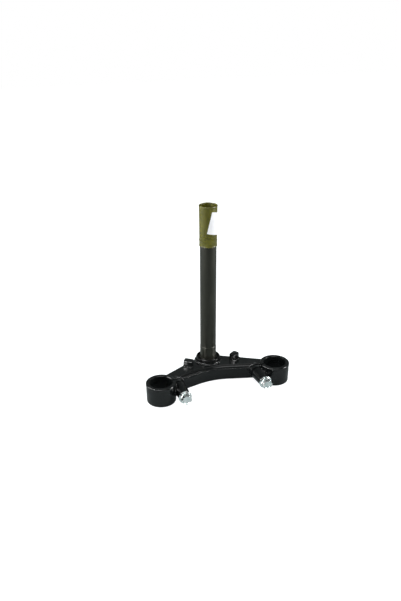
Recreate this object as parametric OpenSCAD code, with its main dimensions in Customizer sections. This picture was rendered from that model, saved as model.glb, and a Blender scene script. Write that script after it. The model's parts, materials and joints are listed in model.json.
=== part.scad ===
// Lower triple clamp of a small motorcycle: two split clamp rings for the fork tubes, a welded
// box bridge of two pressings, and the steering stem with its seal and thread protector.
// The origin lies on the steering axis in the flat underside. X runs from fork to fork, the
// forks stand on the minus Y side of the stem, and the stem rises along Z. Sizes are in mm.

/* [Fork clamps] */
// Distance between the axes of the two fork tubes
fork_spacing = 190; // [176:1:210]
// Distance of the fork axes in front of the steering axis
fork_offset = 53; // [48:0.5:58]
// Diameter of the fork tube that a clamp ring takes
fork_d = 35; // [33:0.25:36]
// Wall of a clamp ring at its rim
ring_wall = 6; // [5:0.25:7]
// Height of a clamp ring
ring_h = 32; // [29.5:0.5:38]
// Height of the thicker band round the top of a clamp ring
rim_h = 4.4; // [3:0.2:6]
// Depth of the neck below that band
rim_step = 0.8; // [0.4:0.1:1.4]
// Height of the widest part of the ring's side below the band
belly_z = 21; // [18:0.5:22.5]
// How much smaller the ring's radius is at its foot
ring_draft = 0.9; // [0.6:0.1:2]
// Radius of the rounded foot of a clamp ring
foot_round = 2; // [1:0.25:3]
// Radius of the rounded edge at the top of a clamp ring
rim_round = 1.4; // [0.6:0.1:1.8]
// Chamfer at both ends of the fork tube's bore
bore_chamfer = 0.8; // [0.3:0.1:1.2]
// Width of the slit that lets a clamp ring close
slit_w = 3; // [2:0.25:4]

/* [Pinch lugs] */
// Distance of the pinch bolt's axis from the fork axis, toward the stem
lug_reach = 29; // [28.75:0.25:31]
// Height of the pinch bolt's axis
lug_z = 17; // [15:0.25:18]
// Radius of a lug at the slit
lug_r = 10.8; // [10:0.1:11.5]
// How much a lug's radius tapers away from the slit, for each millimetre of its length
lug_taper = 0.06; // [0.02:0.01:0.09]
// Length of the front lug, from the slit to the face under the bolt's head
front_lug_l = 28; // [24:0.5:30]
// Length of the threaded lug behind the slit
rear_lug_l = 18; // [15:0.5:20]
// Radius of the rounded edge at a lug's free end
lug_round = 2.2; // [1:0.1:2.6]

/* [Pinch bolts] */
// Thread diameter of a pinch bolt
bolt_d = 10; // [9.5:0.1:10]
// Length of a pinch bolt under its head
bolt_l = 45; // [42:1:48]
// Diameter of the flange under the head
flange_d = 20.2; // [18:0.1:21]
// Height of the flange at its rim
flange_rim = 1.3; // [1:0.1:1.8]
// Height of the whole flange, where the hexagon begins
flange_h = 3; // [2.4:0.1:3.4]
// Width of the hexagon across its flats
hex_af = 14; // [13:0.5:15]
// Height of the head, with its flange
head_h = 11; // [9:0.5:12]
// Depth of the dish in the top of the head
head_dish = 0.8; // [0.4:0.1:1.2]
// Radial clearance round the bolt in the front lug
hole_clear = 0.25; // [0.1:0.05:0.3]
// Radial clearance in the threaded lug
thread_clear = 0.02; // [0.01:0.01:0.05]

/* [Bridge] */
// Height of the deck, the bridge's top face
deck_z = 26.5; // [25:0.25:28]
// Thickness of the pressed sheet
sheet_t = 3; // [2.5:0.25:3.5]
// Distance of the back edge behind the middle line of an arm
arm_back = 19.5; // [18:0.25:20.75]
// Distance of the point where the two straight front edges would meet, in front of the stem
front_apex = 25.6; // [24:0.2:27]
// How far behind the fork axis a straight front edge would pass it
front_meet = 3.5; // [2.5:0.25:5]
// Radius of the front edge between its two straight parts
front_r = 102; // [85:1:115]
// Outer radius of the upper pressing's turned down edge
bend_r = 6; // [5:0.25:6.5]
// Height of the seam between the two pressings
seam_z = 19.5; // [18.5:0.25:19.75]
// How far the lower pressing's wall stands back from the upper one's
tray_step = 0.5; // [0.4:0.1:1.2]
// Outer radius of the lower pressing's bottom edge
tray_round = 3.75; // [3.75:0.25:5]
// Diameter of the two drain holes in the lower pressing
drain_d = 7; // [5:0.5:9]

/* [Hub] */
// Diameter of the hub's collar, which is welded down on the deck
hub_d = 40; // [38:0.5:42]
// Wall of the hub's tube, which passes through the bridge, round the stem's foot
hub_wall = 3.7; // [2.7:0.1:4.5]
// Height of the hub's collar above the deck
hub_rise = 1.6; // [1:0.1:2.4]
// Radius of the rounded top edge of the hub
hub_round = 1.4; // [0.6:0.1:2]

/* [Steering stem] */
// Diameter of the stem
stem_d = 25.5; // [25.2:0.1:25.8]
// Bore of the stem
stem_bore = 17; // [15:0.5:19]
// Height of the stem's top end
stem_top = 276; // [262:1:282]
// Diameter of the ground seat for the lower bearing
seat_d = 26; // [25.9:0.05:26.3]
// Length of that seat, from the shoulder that the bearing sits on
seat_l = 19.8; // [16:0.2:24]
// Diameter of the stem's foot, in the hub and the dust seal
root_d = 26.6; // [26.5:0.1:28]
// Diameter over the thread at the stem's top
thread_d = 25; // [24.4:0.1:25.1]
// Length of the threaded end
thread_l = 52; // [46:1:56]
// Chamfer at the stem's ends
stem_chamfer = 1; // [0.5:0.1:1.5]

/* [Dust seal] */
// Width of the dust seal, from the stem's foot to its outer edge
seal_w = 5.9; // [5.6:0.1:6.2]
// Height of the dust seal
seal_h = 4.2; // [3.6:0.2:5]
// Width of its raised rim
seal_rim = 2.5; // [2:0.1:3]
// Thickness of its floor
seal_floor = 1.4; // [1:0.1:1.8]
// Diameter of the steel washer below the seal
washer_d = 34.5; // [33:0.5:36]
// Thickness of that washer
washer_t = 1; // [0.8:0.1:1.4]
// Radial clearance round the stem's foot in the seal and the washer
seal_clear = 0.1; // [0.05:0.05:0.2]
// Height of the bearing's shoulder above the dust seal
shoulder_rise = 0.3; // [0.1:0.1:1]

/* [Steering stops] */
// Distance of the right stop block from the stem, along the arm
right_stop_reach = 41.8; // [39:0.2:46]
// Distance of the left stop block from the stem, along the arm
left_stop_reach = 36.8; // [35:0.2:46]
// Distance of a stop block behind the middle line of the arm
stop_back = 9.7; // [8.6:0.1:10.5]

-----

:: Problem details ::
Include the first line, the line containing "Sizes are in mm.", and every line between them, copied exactly from the material above; output no other line.

:: Written solution ::
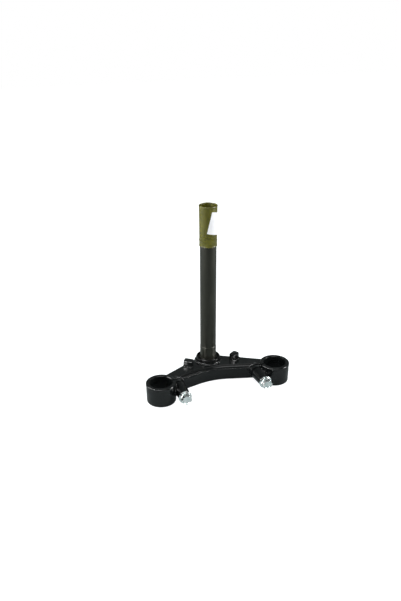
Recreate this object as parametric OpenSCAD code, with its main dimensions in Customizer sections. This picture was rendered from that model, saved as model.glb, and a Blender scene script. Write that script after it. The model's parts, materials and joints are listed in model.json.
=== part.scad ===
// Lower triple clamp of a small motorcycle: two split clamp rings for the fork tubes, a welded
// box bridge of two pressings, and the steering stem with its seal and thread protector.
// The origin lies on the steering axis in the flat underside. X runs from fork to fork, the
// forks stand on the minus Y side of the stem, and the stem rises along Z. Sizes are in mm.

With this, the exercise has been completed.